A core receives instructions to process a thread, and returns the results of the work after executing. When we talk about the number of cores a machine or computer has, we mean a concrete piece of hardware. When we talk about the threads, we are discussing how many simultaneous units of work we want to try to run.

It’s also important to know: A core can really only do one thing at a time. It fakes multitasking by switching back and forth between threads. So when you ask your cluster to have more threads than it has cores, you’re asking it to try and multitask in this way.

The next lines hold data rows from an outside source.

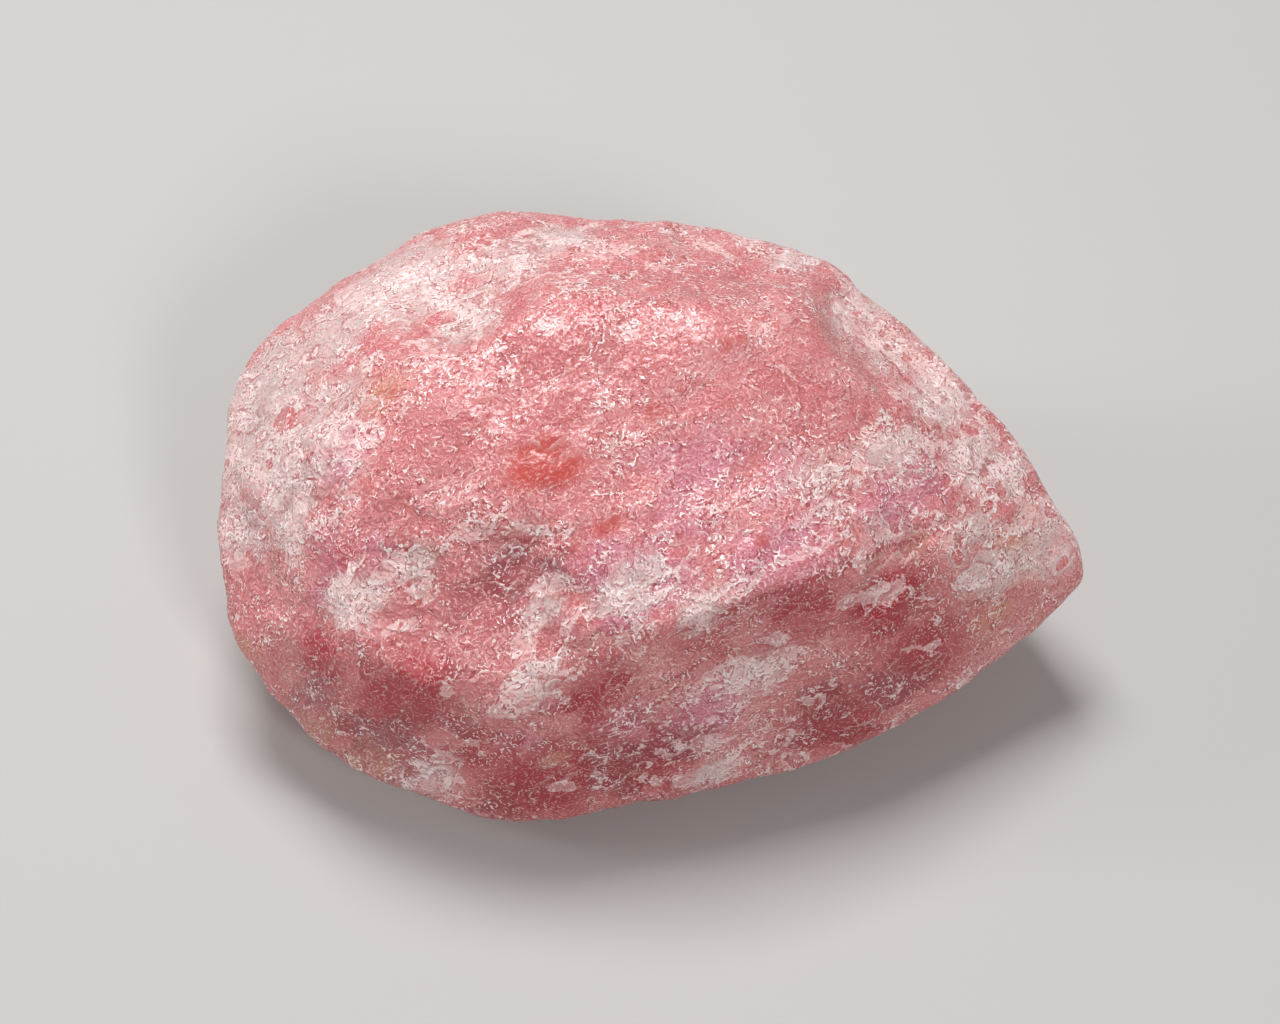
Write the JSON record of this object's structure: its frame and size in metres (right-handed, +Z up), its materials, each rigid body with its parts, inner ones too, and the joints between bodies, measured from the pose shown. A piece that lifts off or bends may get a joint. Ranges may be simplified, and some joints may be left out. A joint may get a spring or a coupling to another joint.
{
  "type": "rough aventurine stone",
  "caption": "Rough broken lump of pink aventurine, blunt at one end and pointed at the other, lying on a flat worn face.",
  "frame": {"origin": "on the surface the stone lies on, under the middle of its outline", "axes": "+X along the stone's length towards its pointed end, +Y towards its back, +Z up"},
  "size_m": [0.0483, 0.0325, 0.0246],
  "materials": {
    "pink_aventurine": "satin"
  },
  "bodies": {
    "root": {"stone": "pink_aventurine"}
  },
  "joints": []
}
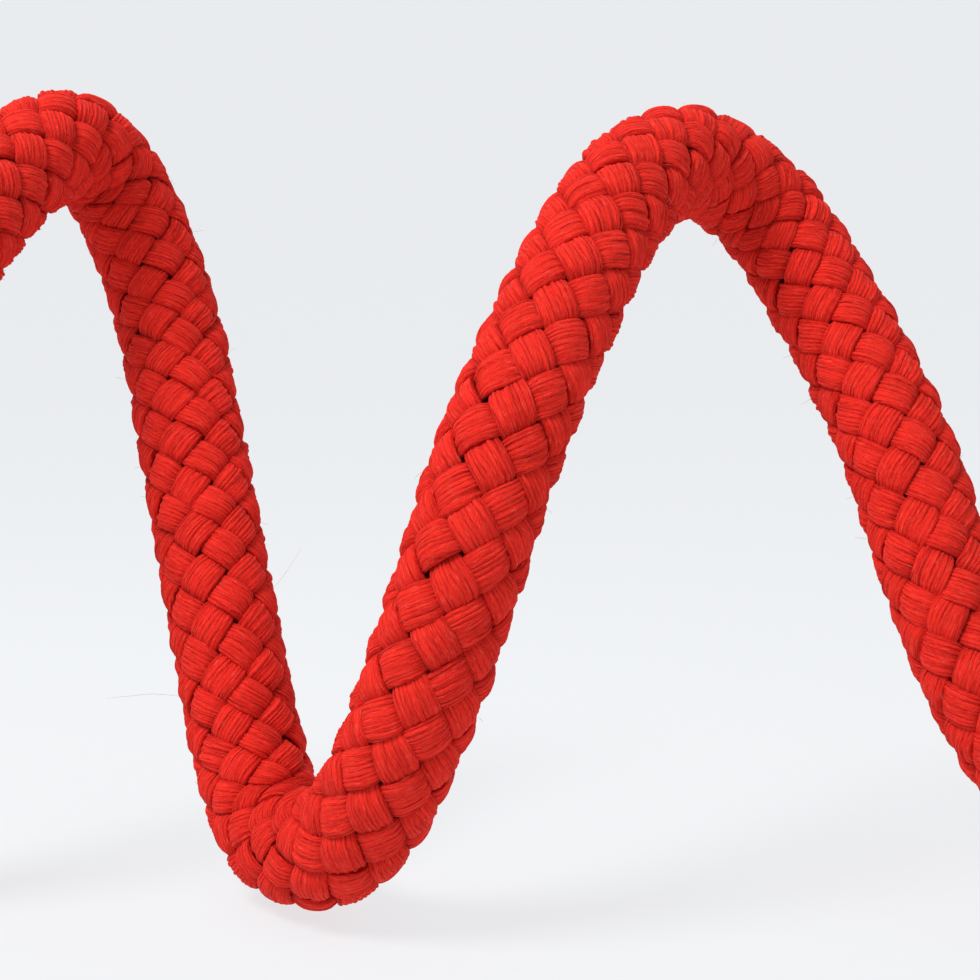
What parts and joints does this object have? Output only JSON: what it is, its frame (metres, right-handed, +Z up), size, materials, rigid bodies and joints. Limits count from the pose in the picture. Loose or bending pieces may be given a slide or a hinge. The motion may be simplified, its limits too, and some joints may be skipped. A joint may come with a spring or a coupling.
{
  "type": "lead rope",
  "caption": "Thick red braided lead rope, folded through the eye of a swivelling bolt snap, standing in a wave with the rest tied in a hank.",
  "frame": {"origin": "on the ground under the middle of the snap, its eye and the crimped fold", "axes": "+X along the rope from the snap's nose towards the hank, +Y across the ground, +Z up"},
  "size_m": [0.8019, 0.1426, 0.1417],
  "materials": {
    "rope": "matte braided yarn",
    "snap_metal": "nickel-plated die casting",
    "plain_steel": "zinc-plated, lightly scuffed",
    "thread": "waxed thread",
    "strap": "woven hook-and-loop strap"
  },
  "bodies": {
    "rope": {"rope_eye": "rope", "crimp_bands": "plain_steel", "cut_end_whipping": "thread", "rope_wave": "rope", "rope_hank": "rope", "hank_ties": "strap", "end_cap": "plain_steel"},
    "eye": {"swivel_eye": "snap_metal", "swivel_washer": "plain_steel"},
    "snap": {"snap_body": "snap_metal", "bolt_spring": "plain_steel"},
    "bolt": {"sliding_bolt": "plain_steel", "thumb_stud": "snap_metal"}
  },
  "joints": [
    {"name": "eye_swing", "type": "hinge", "parent": "rope", "child": "eye", "pos_m": [0.01608, 0.00136, 0.018], "axis": [0, 0, 1], "range_deg": [-60, 60]},
    {"name": "snap_swivel", "type": "hinge", "parent": "eye", "child": "snap", "pos_m": [-0.02246, 0.00136, 0.01449], "axis": [-0.9888, 0, -0.1491], "continuous": true},
    {"name": "bolt_slide", "type": "slide", "parent": "snap", "child": "bolt", "axis": [0.9888, 0, 0.1491], "range_m": [0, 0.012], "stiffness_N_per_m": 250, "springref_m": -0.01, "deforming": ["bolt_spring"]}
  ]
}
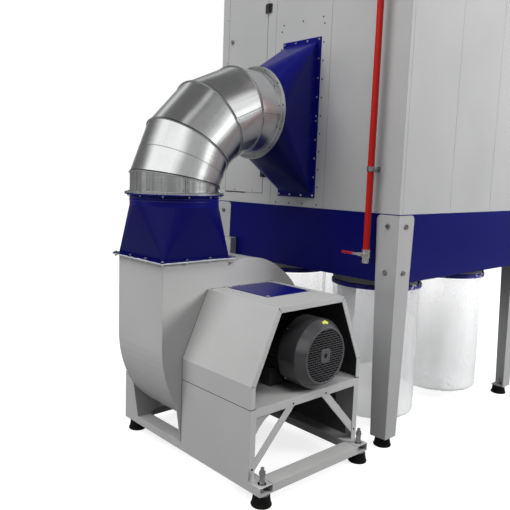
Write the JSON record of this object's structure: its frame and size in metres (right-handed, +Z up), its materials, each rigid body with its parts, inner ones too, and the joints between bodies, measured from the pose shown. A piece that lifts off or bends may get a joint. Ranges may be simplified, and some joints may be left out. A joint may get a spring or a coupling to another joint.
{
  "type": "sawdust extractor",
  "caption": "Wood dust extractor: radial fan on a base frame, galvanised elbow, and a panelled filter housing with clear collection bags below.",
  "frame": {"origin": "on the floor under the middle of the near front foot of the fan base: at the motor end, on the side away from the housing", "axes": "+X along the fan shaft from scroll to motor, +Y from the fan into the housing, +Z up"},
  "size_m": [1.464, 2.525, 3],
  "materials": {
    "grey_paint": "satin powder coat",
    "panel_paint": "satin powder coat",
    "blue_paint": "gloss powder coat",
    "galvanised": "galvanised sheet with long soft reflections",
    "motor_paint": "satin dark grey paint",
    "rubber_black": "matt",
    "zinc_steel": "zinc plated",
    "wheel_paint": "satin",
    "clear_film": "clear plastic film",
    "red_paint": "gloss",
    "black_plastic": "fine grain",
    "valve_brass": "nickel plated"
  },
  "bodies": {
    "root": {"rail_near": "grey_paint", "rail_far": "grey_paint", "cross_rail_front": "grey_paint", "cross_rail_rear": "grey_paint", "fan_feet": "rubber_black", "fan_foot_studs": "zinc_steel", "bay_side_near": "grey_paint", "bay_side_far": "grey_paint", "motor_deck": "grey_paint", "diagonal_braces": "grey_paint", "motor_hood": "grey_paint", "cover_plate": "blue_paint", "rear_posts": "grey_paint", "scroll_wrapper": "grey_paint", "scroll_plate_motor": "grey_paint", "scroll_plate_inlet": "grey_paint", "inlet_collar": "grey_paint", "impeller": "wheel_paint", "motor_body": "motor_paint", "motor_cowl": "motor_paint", "motor_terminal_box": "motor_paint", "outlet_flange": "grey_paint", "reducer": "blue_paint", "reducer_collar": "blue_paint", "elbow_gore_1": "galvanised", "elbow_gore_2": "galvanised", "elbow_gore_3": "galvanised", "elbow_gore_4": "galvanised", "elbow_gore_5": "galvanised", "transition": "blue_paint", "door_frame": "panel_paint", "front_panel_mid": "panel_paint", "front_panel_right": "panel_paint", "end_panels_right": "panel_paint", "end_panels_left": "panel_paint", "rear_panels": "panel_paint", "corner_posts": "panel_paint", "roof": "panel_paint", "skirt_front": "blue_paint", "skirt_rear": "blue_paint", "skirt_right": "blue_paint", "skirt_left": "blue_paint", "hopper_floor": "blue_paint", "bag_collars": "blue_paint", "bags_front": "clear_film", "bags_rear": "clear_film", "housing_legs": "panel_paint", "housing_feet": "rubber_black", "housing_foot_studs": "zinc_steel", "door_hinges": "black_plastic", "sprinkler_pipe": "red_paint", "pipe_clamps": "zinc_steel", "ball_valve": "valve_brass", "terminal_box": "grey_paint"},
    "door": {"access_door": "panel_paint", "door_leaves": "black_plastic", "door_locks": "zinc_steel"},
    "lever": {"valve_lever": "red_paint"}
  },
  "joints": [
    {"name": "door_swing", "type": "hinge", "parent": "root", "child": "door", "pos_m": [-0.984, 0.877, 1.929], "axis": [0, 0, 1], "range_deg": [0, 80]},
    {"name": "valve_turn", "type": "hinge", "parent": "root", "child": "lever", "pos_m": [-0.137, 0.796, 1.035], "axis": [0, -1, 0], "range_deg": [0, 90]}
  ]
}
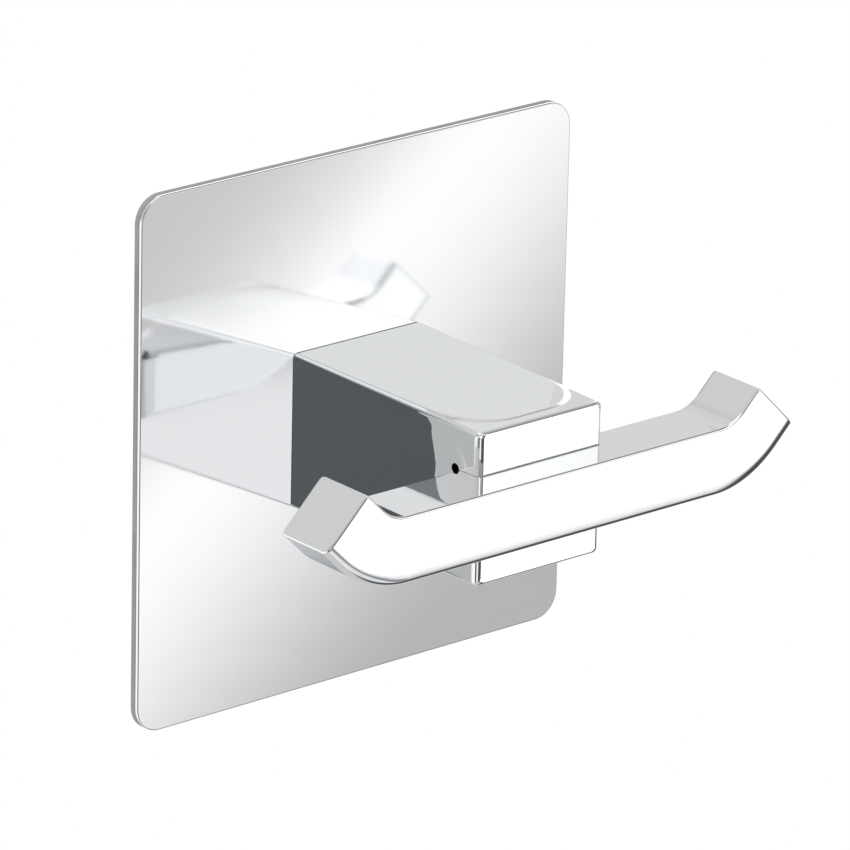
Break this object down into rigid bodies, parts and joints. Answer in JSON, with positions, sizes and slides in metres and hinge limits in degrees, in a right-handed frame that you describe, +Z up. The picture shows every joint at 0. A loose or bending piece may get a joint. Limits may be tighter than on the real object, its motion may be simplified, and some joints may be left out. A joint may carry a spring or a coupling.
{
  "type": "towel hook",
  "caption": "Chrome double towel hook: a square adhesive wall plate carries a square post with a cross bar whose ends turn up.",
  "frame": {"origin": "centre of the adhesive pad's wall face", "axes": "+Z up the wall, +X along the wall to the right as seen from the room, +Y into the wall, so the hook stands out along -Y"},
  "size_m": [0.107, 0.0592, 0.1],
  "materials": {
    "foam_pad": "matt closed-cell foam with adhesive faces",
    "plate_steel": "mirror-polished steel sheet",
    "chrome_casting": "bright chrome plate over a polished casting",
    "zinc_screw": "bright zinc plate",
    "spring_steel": "dark phosphated spring steel"
  },
  "bodies": {
    "root": {"adhesive_pad": "foam_pad", "back_plate": "plate_steel", "post": "chrome_casting", "hook_bar": "chrome_casting", "plate_screw_left": "zinc_screw", "plate_screw_right": "zinc_screw", "bar_screw": "zinc_screw", "flat_washer": "zinc_screw", "spring_washer": "spring_steel"}
  },
  "joints": []
}
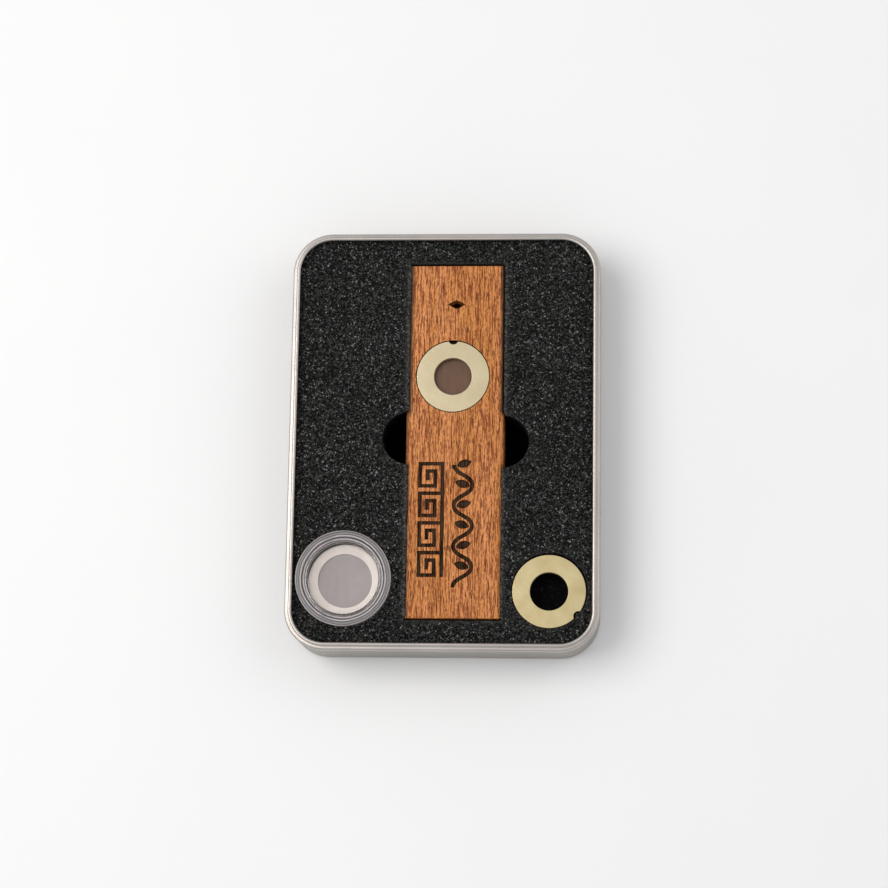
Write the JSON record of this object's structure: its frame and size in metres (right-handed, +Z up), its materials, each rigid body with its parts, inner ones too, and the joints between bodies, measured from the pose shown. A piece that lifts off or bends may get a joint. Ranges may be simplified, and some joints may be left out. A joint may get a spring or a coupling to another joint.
{
  "type": "kazoo",
  "caption": "Flat wooden kazoo with a lift-out clamp ring over its membrane, lying in a foam-lined tin tray with a spare ring and a clear capsule of spare membranes.",
  "frame": {"origin": "on the ground under the middle of the tin tray", "axes": "+Y along the tray and the kazoo towards the mouth end, +X to the right seen from above with the mouth end away, +Z up"},
  "size_m": [0.085, 0.116, 0.0184],
  "materials": {
    "tin_tray": "satin tinplate, drawn, with a rolled rim",
    "foam_pad": "charcoal cellular foam, matt",
    "foam_face": "charcoal cellular foam with fine pale speckles, matt",
    "kazoo_lower_half": "orange-brown hardwood, fine dark pores along its length, oiled satin",
    "kazoo_upper_half": "orange-brown hardwood, fine dark pores along its length, burnt ornament, oiled satin",
    "membrane_rim": "thin brown paper ring",
    "membrane_film": "thin translucent brown-grey film",
    "clamp_ring": "pale satin brass",
    "spare_ring": "pale satin brass",
    "capsule_cup": "clear polystyrene",
    "capsule_lid": "clear polystyrene",
    "spare_paper": "off-white paper",
    "spare_film": "thin grey translucent film"
  },
  "bodies": {
    "tin": {"tin_tray": "tin_tray", "foam_pad": "foam_pad", "foam_lower": "foam_pad", "foam_middle": "foam_pad", "foam_face": "foam_face"},
    "kazoo": {"kazoo_lower_half": "kazoo_lower_half", "kazoo_upper_half": "kazoo_upper_half", "membrane_rim": "membrane_rim", "membrane_film": "membrane_film"},
    "clamp_ring": {"clamp_ring": "clamp_ring"},
    "spare_ring": {"spare_ring": "spare_ring"},
    "capsule": {"capsule_cup": "capsule_cup", "spare_rim_1": "spare_paper", "spare_rim_2": "spare_paper", "spare_rim_3": "spare_paper", "spare_rim_4": "spare_paper", "spare_rim_5": "spare_paper", "spare_film_1": "spare_film", "spare_film_2": "spare_film", "spare_film_3": "spare_film", "spare_film_4": "spare_film", "spare_film_5": "spare_film"},
    "capsule_lid": {"capsule_lid": "capsule_lid"}
  },
  "joints": [
    {"name": "kazoo_lift", "type": "slide", "parent": "tin", "child": "kazoo", "axis": [0, 0, 1], "range_m": [0, 0.03]},
    {"name": "clamp_ring_lift", "type": "slide", "parent": "kazoo", "child": "clamp_ring", "axis": [0, 0, 1], "range_m": [0, 0.02]},
    {"name": "spare_ring_lift", "type": "slide", "parent": "tin", "child": "spare_ring", "axis": [0, 0, 1], "range_m": [0, 0.02]},
    {"name": "capsule_lift", "type": "slide", "parent": "tin", "child": "capsule", "axis": [0, 0, 1], "range_m": [0, 0.02]},
    {"name": "capsule_lid_lift", "type": "slide", "parent": "capsule", "child": "capsule_lid", "axis": [0, 0, 1], "range_m": [0, 0.015]}
  ]
}
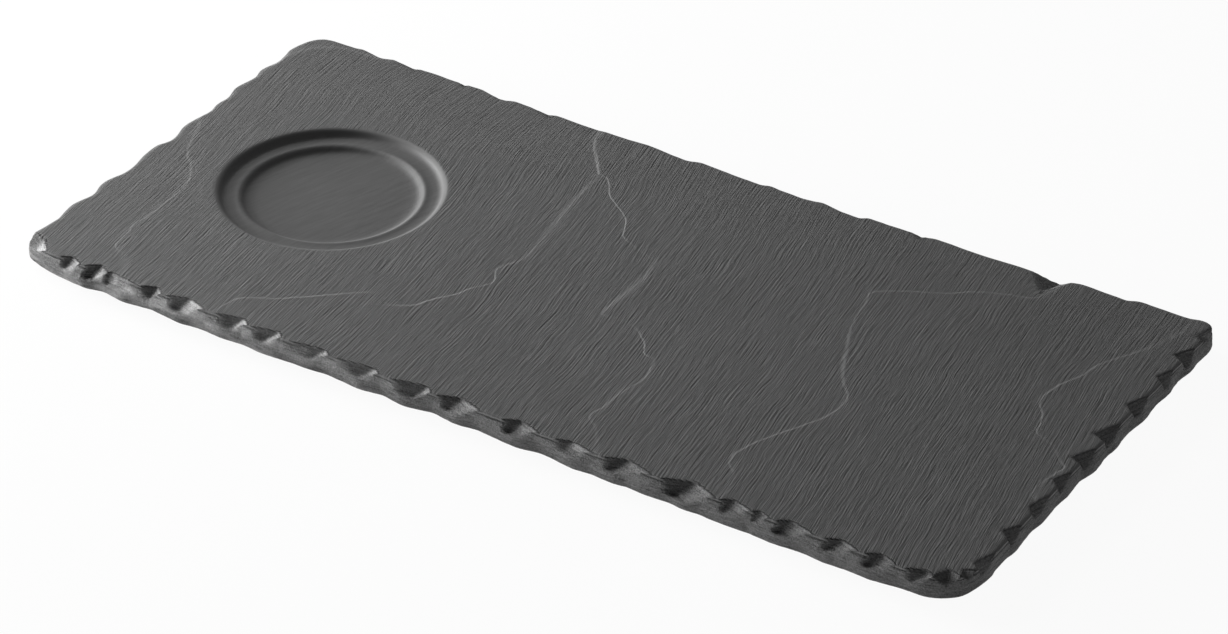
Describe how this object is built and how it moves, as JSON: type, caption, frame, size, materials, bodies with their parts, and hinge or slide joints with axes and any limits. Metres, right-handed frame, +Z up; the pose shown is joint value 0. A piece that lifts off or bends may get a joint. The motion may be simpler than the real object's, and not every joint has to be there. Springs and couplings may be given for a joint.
{
  "type": "serving plate",
  "caption": "Rectangular slate-look serving plate with chipped edges, low split-stone terraces and one stepped round recess for a small cup, on non-slip pads.",
  "frame": {"origin": "on the table, under the middle of the plate", "axes": "+X along the length, away from the cup recess; +Y across the width, towards the back edge; +Z up"},
  "size_m": [0.25, 0.1202, 0.0074],
  "materials": {
    "slate_ceramic": "matt, grained like split slate",
    "pad_rubber": "matt",
    "adhesive_film": "matt"
  },
  "bodies": {
    "root": {"plate": "slate_ceramic", "foot_pad_front_left": "pad_rubber", "foot_pad_front_right": "pad_rubber", "foot_pad_back_left": "pad_rubber", "foot_pad_back_right": "pad_rubber", "foot_tape_front_left": "adhesive_film", "foot_tape_front_right": "adhesive_film", "foot_tape_back_left": "adhesive_film", "foot_tape_back_right": "adhesive_film"}
  },
  "joints": []
}
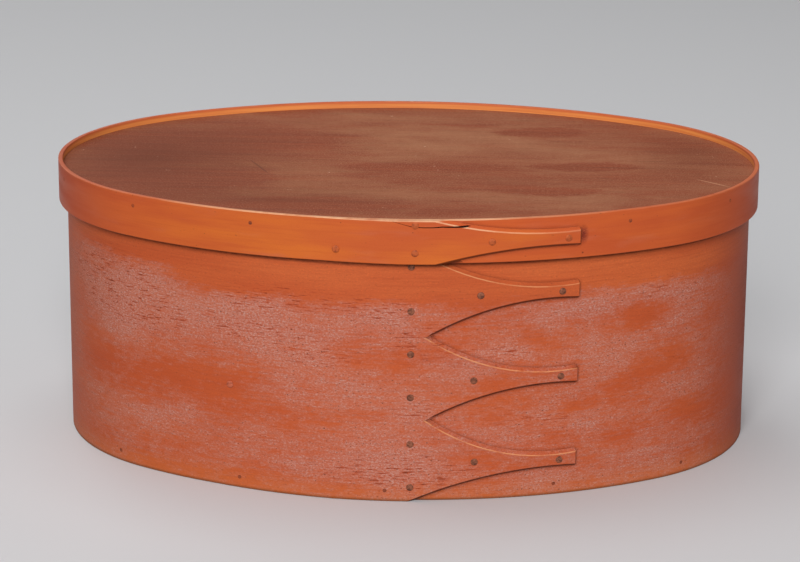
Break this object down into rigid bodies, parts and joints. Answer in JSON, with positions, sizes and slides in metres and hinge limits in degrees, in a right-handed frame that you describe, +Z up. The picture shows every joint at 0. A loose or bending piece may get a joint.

This might still be confusing, however. Let’s look at diagrams to help.

CPU Diagram

To begin, we can look at the CPU microprocessor here. First, we see the CPU core at the left. This is where actual mathematical calculations get computed in a CPU, and a usual CPU microprocessor has several. A good sized CPU has maybe 64 of these. That means the CPU can efficiently run at least 64 threads of work at the same time - maybe more, if you ask it to multitask or if there is a lot of waiting/downtime in your threads.

We won’t discuss the memory caches too much here, but those give the processes places to store data temporarily that is needed to complete tasks. For example, computing the product of two numbers requires those two numbers to be known, so you’ll need them stored somewhere. The closer those numbers are stored to the core, the faster it can retrieve them, multiply them, and return the result.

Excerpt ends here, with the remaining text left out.